I can only speak from my own experience. But first, I think Starsky gave the best example of this on another thread just today:

"You need to end your affair." <- Controlling.

"I will not live in an open M." <- Healthy boundary.

At first, I was trying to meet my H's needs as much as possible - to be his "friend" and to attract him back to me by being nice and sweet and validating. I was trying to placate a H who was actively cheating on me. I was trying to meet his needs while he was having his needs met by another woman. The ONLY thing that did was hurt ME.

Later, I decided to lovingly detach from my H, allowing OW to meet ALL his needs.
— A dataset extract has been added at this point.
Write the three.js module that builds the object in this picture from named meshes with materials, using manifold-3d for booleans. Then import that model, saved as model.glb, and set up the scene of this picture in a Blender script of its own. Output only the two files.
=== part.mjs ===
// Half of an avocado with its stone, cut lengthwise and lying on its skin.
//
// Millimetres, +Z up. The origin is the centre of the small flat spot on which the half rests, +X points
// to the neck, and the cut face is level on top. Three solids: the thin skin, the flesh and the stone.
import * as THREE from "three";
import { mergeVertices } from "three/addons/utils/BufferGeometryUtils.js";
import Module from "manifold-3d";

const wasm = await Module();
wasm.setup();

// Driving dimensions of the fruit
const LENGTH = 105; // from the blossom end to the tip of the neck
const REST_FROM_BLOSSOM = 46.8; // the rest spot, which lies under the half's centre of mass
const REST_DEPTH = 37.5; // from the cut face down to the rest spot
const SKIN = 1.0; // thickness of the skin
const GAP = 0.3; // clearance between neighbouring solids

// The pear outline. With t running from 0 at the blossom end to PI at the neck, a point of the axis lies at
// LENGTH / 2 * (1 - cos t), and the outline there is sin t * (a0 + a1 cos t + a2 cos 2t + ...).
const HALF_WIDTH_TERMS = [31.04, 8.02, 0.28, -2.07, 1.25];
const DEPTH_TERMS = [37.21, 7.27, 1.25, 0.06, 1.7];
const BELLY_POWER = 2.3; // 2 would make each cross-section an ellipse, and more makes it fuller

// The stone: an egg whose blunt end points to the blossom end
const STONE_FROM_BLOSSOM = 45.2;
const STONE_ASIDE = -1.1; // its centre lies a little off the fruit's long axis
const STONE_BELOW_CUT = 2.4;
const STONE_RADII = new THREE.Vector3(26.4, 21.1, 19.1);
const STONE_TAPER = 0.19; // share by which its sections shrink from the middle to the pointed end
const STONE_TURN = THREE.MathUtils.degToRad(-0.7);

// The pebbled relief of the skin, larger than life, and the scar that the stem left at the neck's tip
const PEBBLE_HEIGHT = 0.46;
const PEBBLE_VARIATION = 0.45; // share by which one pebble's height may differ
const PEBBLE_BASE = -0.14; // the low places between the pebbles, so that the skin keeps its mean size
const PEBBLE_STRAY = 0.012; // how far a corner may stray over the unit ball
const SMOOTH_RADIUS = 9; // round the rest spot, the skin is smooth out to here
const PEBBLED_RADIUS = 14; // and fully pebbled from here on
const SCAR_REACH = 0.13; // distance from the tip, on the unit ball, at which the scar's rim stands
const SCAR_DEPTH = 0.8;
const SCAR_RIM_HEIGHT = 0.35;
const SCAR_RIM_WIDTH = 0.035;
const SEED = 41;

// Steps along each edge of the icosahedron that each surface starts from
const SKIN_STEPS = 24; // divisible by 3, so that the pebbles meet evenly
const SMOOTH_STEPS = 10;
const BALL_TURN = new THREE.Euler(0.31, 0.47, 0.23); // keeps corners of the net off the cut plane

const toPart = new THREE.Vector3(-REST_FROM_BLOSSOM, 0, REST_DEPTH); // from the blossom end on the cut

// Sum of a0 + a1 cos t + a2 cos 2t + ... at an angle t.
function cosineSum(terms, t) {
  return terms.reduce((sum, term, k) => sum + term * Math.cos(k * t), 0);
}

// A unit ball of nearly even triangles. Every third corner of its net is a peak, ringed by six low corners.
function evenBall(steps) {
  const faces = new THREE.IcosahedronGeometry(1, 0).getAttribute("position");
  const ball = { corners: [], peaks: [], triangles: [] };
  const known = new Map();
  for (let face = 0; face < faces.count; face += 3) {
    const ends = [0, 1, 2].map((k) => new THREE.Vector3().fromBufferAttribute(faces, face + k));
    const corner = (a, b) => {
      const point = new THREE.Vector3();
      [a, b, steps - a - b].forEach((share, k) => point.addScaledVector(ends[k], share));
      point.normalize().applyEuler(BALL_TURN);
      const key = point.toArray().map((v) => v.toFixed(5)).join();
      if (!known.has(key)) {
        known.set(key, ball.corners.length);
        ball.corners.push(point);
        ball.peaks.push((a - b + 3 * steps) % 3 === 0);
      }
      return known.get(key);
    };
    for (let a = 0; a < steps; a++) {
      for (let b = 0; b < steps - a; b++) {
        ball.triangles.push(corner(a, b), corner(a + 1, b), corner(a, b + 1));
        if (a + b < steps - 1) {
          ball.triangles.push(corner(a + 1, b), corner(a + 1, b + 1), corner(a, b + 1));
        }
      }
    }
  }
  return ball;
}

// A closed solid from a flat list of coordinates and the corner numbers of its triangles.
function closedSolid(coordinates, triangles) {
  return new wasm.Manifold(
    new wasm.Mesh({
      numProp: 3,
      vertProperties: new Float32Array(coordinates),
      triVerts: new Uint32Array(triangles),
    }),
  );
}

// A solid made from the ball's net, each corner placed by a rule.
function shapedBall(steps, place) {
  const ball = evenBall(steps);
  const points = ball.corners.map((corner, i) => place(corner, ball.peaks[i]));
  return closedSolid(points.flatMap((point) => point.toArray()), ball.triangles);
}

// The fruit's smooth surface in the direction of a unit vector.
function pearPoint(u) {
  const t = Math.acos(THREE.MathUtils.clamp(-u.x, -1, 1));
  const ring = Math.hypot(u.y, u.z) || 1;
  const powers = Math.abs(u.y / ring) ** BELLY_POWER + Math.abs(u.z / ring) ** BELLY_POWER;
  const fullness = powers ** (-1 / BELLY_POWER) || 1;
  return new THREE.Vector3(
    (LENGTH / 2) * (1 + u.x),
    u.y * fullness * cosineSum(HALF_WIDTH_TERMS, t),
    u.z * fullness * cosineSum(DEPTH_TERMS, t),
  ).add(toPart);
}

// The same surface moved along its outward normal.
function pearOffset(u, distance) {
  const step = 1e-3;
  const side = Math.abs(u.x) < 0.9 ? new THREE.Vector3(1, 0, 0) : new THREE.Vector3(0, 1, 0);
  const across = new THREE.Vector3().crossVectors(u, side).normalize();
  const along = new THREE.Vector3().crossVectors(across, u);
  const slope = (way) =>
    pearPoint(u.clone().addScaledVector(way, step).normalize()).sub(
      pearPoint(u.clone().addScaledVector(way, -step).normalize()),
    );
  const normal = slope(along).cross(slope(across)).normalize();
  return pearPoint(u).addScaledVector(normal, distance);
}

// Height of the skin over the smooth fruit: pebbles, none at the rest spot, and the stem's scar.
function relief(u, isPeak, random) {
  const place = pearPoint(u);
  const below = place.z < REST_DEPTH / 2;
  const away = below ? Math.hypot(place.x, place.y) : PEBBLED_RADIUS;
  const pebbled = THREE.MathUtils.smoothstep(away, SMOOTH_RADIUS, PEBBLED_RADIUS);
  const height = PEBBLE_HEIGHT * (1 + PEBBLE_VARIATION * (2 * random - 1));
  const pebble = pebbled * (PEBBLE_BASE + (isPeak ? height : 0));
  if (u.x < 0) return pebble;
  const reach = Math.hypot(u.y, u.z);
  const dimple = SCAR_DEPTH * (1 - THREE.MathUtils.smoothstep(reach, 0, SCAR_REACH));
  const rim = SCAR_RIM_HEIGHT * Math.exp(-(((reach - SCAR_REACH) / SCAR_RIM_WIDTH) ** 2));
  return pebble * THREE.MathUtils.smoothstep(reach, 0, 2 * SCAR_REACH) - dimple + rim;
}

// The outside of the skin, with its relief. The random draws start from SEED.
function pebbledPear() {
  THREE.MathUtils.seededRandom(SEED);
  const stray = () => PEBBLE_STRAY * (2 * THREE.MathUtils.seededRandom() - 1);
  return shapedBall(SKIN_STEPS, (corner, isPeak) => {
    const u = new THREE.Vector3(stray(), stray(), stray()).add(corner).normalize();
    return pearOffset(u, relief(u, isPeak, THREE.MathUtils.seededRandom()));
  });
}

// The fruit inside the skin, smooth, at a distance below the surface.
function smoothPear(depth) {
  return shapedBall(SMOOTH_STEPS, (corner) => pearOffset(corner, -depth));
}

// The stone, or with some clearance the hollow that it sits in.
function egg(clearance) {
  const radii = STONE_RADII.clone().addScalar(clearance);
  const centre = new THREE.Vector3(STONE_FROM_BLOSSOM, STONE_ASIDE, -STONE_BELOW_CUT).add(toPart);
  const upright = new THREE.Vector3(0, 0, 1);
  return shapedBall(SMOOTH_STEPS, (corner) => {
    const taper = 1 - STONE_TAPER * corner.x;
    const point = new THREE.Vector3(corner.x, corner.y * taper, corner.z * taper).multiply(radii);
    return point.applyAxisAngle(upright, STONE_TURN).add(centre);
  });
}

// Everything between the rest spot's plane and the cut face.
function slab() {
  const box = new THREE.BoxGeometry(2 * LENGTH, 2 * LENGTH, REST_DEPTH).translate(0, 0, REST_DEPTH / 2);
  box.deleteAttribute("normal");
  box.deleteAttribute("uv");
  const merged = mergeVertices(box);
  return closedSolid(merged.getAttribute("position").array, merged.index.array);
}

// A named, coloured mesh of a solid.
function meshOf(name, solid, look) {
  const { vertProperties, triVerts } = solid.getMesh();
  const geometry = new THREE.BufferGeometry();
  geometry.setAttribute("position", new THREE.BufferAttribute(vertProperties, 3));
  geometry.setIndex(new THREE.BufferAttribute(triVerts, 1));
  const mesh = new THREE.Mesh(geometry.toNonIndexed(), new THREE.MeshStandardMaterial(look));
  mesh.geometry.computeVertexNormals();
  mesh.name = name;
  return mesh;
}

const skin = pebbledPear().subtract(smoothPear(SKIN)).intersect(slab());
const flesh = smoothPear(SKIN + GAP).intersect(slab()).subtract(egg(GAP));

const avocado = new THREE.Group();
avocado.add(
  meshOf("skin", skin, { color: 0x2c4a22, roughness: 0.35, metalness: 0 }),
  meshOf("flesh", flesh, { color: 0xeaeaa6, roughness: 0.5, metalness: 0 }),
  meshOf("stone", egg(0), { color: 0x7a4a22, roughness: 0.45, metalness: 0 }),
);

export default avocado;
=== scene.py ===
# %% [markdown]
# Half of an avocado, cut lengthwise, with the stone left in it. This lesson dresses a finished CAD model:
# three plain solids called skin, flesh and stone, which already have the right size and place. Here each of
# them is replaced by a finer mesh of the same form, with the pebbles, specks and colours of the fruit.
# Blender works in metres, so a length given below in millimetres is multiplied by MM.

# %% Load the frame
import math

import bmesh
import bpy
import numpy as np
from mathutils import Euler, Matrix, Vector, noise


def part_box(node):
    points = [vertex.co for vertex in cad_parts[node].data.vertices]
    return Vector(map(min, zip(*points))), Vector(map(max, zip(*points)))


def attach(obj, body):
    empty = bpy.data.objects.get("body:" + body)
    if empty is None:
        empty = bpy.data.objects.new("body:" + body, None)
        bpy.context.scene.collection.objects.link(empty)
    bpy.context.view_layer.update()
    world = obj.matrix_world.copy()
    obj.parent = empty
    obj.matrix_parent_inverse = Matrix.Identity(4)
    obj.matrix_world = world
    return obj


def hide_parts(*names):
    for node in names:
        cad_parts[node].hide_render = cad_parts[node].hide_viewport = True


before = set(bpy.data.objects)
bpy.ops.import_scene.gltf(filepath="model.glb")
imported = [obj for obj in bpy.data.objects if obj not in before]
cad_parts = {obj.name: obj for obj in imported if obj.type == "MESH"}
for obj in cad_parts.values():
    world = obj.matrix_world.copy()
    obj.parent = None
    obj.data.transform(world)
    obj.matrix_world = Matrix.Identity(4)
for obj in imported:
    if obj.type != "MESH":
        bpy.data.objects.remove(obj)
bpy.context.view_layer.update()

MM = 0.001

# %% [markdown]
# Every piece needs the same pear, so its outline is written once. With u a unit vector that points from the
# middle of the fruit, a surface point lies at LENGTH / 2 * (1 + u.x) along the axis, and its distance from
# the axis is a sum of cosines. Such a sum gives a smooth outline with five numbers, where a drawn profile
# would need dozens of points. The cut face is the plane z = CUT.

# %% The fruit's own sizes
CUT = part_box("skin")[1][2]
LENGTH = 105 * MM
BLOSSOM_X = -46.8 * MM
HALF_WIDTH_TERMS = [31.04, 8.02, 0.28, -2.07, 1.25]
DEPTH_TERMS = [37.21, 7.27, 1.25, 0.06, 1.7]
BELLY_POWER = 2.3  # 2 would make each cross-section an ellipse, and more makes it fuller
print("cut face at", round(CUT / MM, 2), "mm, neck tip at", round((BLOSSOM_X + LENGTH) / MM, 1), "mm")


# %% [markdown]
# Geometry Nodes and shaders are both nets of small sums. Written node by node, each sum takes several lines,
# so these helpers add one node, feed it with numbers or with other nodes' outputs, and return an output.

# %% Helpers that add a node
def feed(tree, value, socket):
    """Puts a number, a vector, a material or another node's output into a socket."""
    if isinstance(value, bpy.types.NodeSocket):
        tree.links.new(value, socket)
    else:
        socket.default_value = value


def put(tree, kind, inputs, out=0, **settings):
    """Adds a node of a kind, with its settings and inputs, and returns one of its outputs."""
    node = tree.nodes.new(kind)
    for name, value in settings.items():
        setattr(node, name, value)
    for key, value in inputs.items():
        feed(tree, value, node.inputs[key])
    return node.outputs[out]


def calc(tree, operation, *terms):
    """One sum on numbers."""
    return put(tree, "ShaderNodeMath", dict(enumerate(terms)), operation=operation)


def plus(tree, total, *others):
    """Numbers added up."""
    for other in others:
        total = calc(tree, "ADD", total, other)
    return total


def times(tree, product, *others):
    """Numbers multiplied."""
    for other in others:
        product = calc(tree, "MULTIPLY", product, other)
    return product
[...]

I placed boundaries around my heart and family. And I focused on me and my changes. I was still friendly, for the most part, with H. But I didn't even talk to him enough to validate his feelings or give him the impression I would be his friend while he was betraying me in such a way.

Look, guys, here's the thing: if you hear your W make a complaint, and it's one that stings, then it's probably legit. So, sho, if you think you're too controlling, by ALL means work on that.

But don't confuse yourself there. You aren't being controlling by looking on marital property to establish if your W is having an A. That MATTERS. Not only to your emotional health but your physical health if you have ML (or if you're STILL ML, which I would not recommend. Obviously.). I'm not saying to snoop. I did. Until I found the proof I needed. And then I stopped because H had moved out, and snooping only hurt me.

It is not controlling to say, "I will not live in an open marriage," and then to take steps to make sure you AREN'T living in one if your W doesn't end her A.

It's also, I'll repeat, way too easy and convenient for a WW to call boundaries "controlling." And she'll do this so that you back off your more firm stance. I would strongly encourage you not to fall for it.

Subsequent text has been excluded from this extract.